We and the Hebrews believe that the Lord, whose name they never spoke, dwelt in the Temple in Jerusalem. There was an outer court to the Temple which anyone could enter, then a space reserved for the Jews and an area solely for Hebrew men, then a sanctuary accessible to priests alone and finally the inner sanctum...The Holy of Holies....where God dwelt. Here was the Ark in which the stone tablets had rested along with Moses' staff and some manna. Here the High Priest alone could enter. And this but once a year. So sacred." A Catholic Weekly Newspaper.

THE LONG NIGHT OF THE MYSTERY OF CHRIST

The Mystery of the Grail

For I have received of the Lord that which I also delivered unto you, That the Lord Jesus the same night in which he was betrayed took bread:

And when he had given thanks, he brake it, and said, Take, eat, this is my body, which is broken for you: this do in remembrance of me. (Offer bread in remembrance? No, Offer ourselves in remembrance of this night).

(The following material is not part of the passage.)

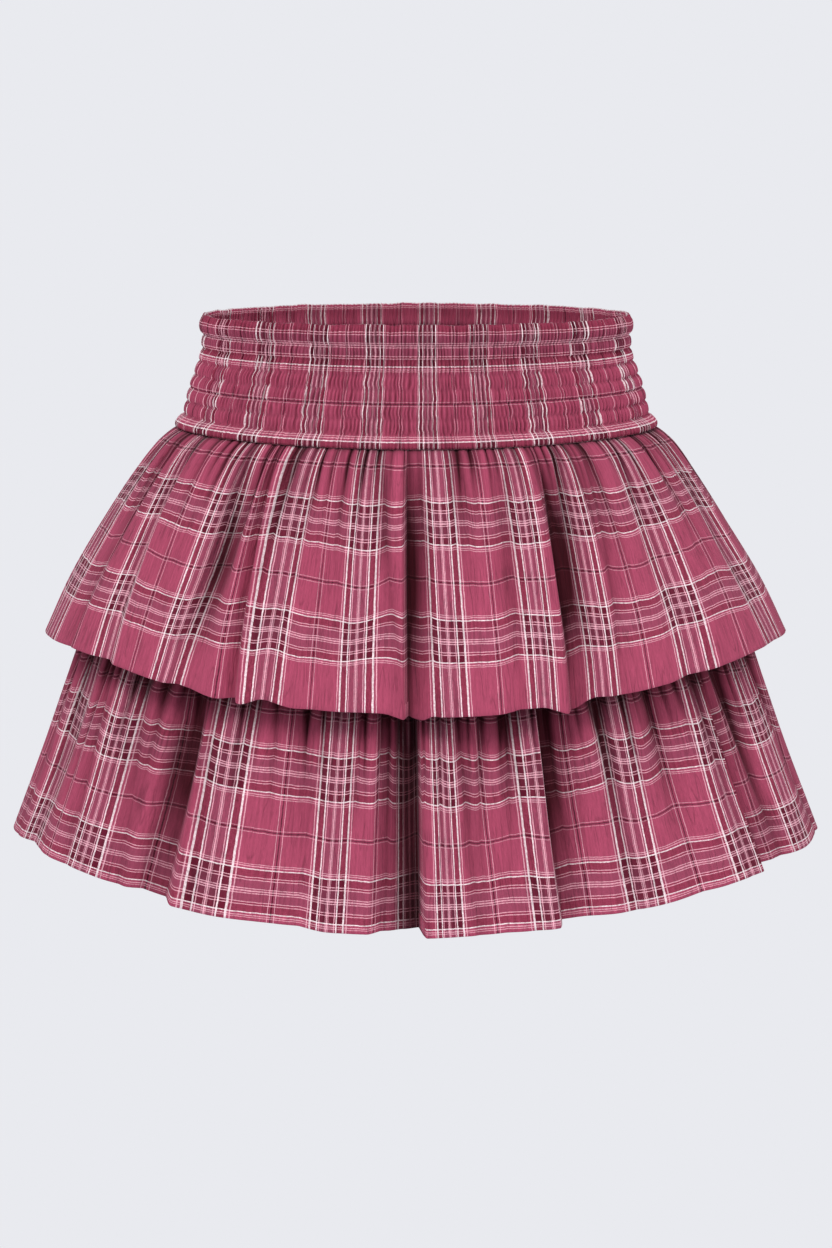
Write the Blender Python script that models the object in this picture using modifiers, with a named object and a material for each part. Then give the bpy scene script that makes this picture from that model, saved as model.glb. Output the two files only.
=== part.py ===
"""Two-tier ruffle skirt with a shirred elastic waistband, standing open as it is worn.

Metres, +Z up. The front faces -Y and +X is on a viewer's right. The origin is the centre of the
waist, halfway down the waistband. Run with: blender --background --python part.py
"""

import math

import bmesh
import bpy
from mathutils import Vector

MM = 0.001

# Driving dimensions, in millimetres. A drop is measured down from the top edge of the waistband.
WAIST_HEIGHT = 37.0  # height of that top edge above the origin
WAISTBAND_WALL = 2.4  # two layers of cloth, puffed by the shirring
TIER_WALL = 1.2
YOKE_WALL = 1.0
SEAM_GAP = 0.75  # between the halves at a side seam, measured on the outside
SEAM_DROP = 0.6  # between a panel and the one sewn under it
HEM_DIP = 1.9  # how sharply the front and back drops fade towards the sides

# Levels of the skirt: the drop and the half-size of the ring at the sides, front and back.
LEVELS = {
    # name: side drop, front drop, back drop, half-width, front depth, back depth
    "waist_edge": (0.0, 0.0, 0.0, 136.8, 99.0, 99.0),
    "waist_seam": (70.3, 74.5, 73.0, 154.4, 110.0, 112.0),
    "upper_hem": (203.5, 237.5, 233.0, 239.0, 161.0, 166.0),
    "yoke_seam": (186.0, 206.0, 204.5, 205.0, 119.5, 125.0),
    "lower_hem": (336.5, 366.5, 363.0, 262.0, 172.0, 182.0),
}

# How a panel swells on its way down: share of the drop, share of the flare, extra puff in mm.
WAISTBAND_RINGS = (
    # drop, flare, puff
    (0.00, 0.00, 0.0),
    (0.055, 0.01, 1.5),
    (0.13, 0.02, 0.0),
    (0.29, 0.05, 0.4),
    (0.44, 0.22, 0.4),
    (0.60, 0.45, 0.5),
    (0.77, 0.63, 0.0),
    (0.875, 0.68, 0.2),
    (0.94, 0.90, 1.2),
    (1.00, 1.00, -0.4),
)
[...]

After the same manner also he took the cup, when he had supped, saying, This cup is the New testament in my blood: this do ye, as oft as ye drink it, in remembrance of me.

For as often as ye eat this bread,and drink this cup, ye do show the Lord's death till he come. (Please understand 1 Peter 1:3-5).

Wherefore whosoever shall eat this bread, and drink this cup of the Lord, unworthily, shall be guilty of the body and blood of the Lord.

But let every man examine himself, and so let him eat of that bread, and drink of that cup.

For he that eateth and drinketh unworthily, eateth and drinketh damnation to himself, not discerning the Lord's body...(1 Corinthians 11:23-29).

THE END OF THE FELLOWSHIP...

And they that be wise shall shine as the brightness of the firmament: and they that turn many to righteousness as the stars forever and ever...(Daniel 12:3).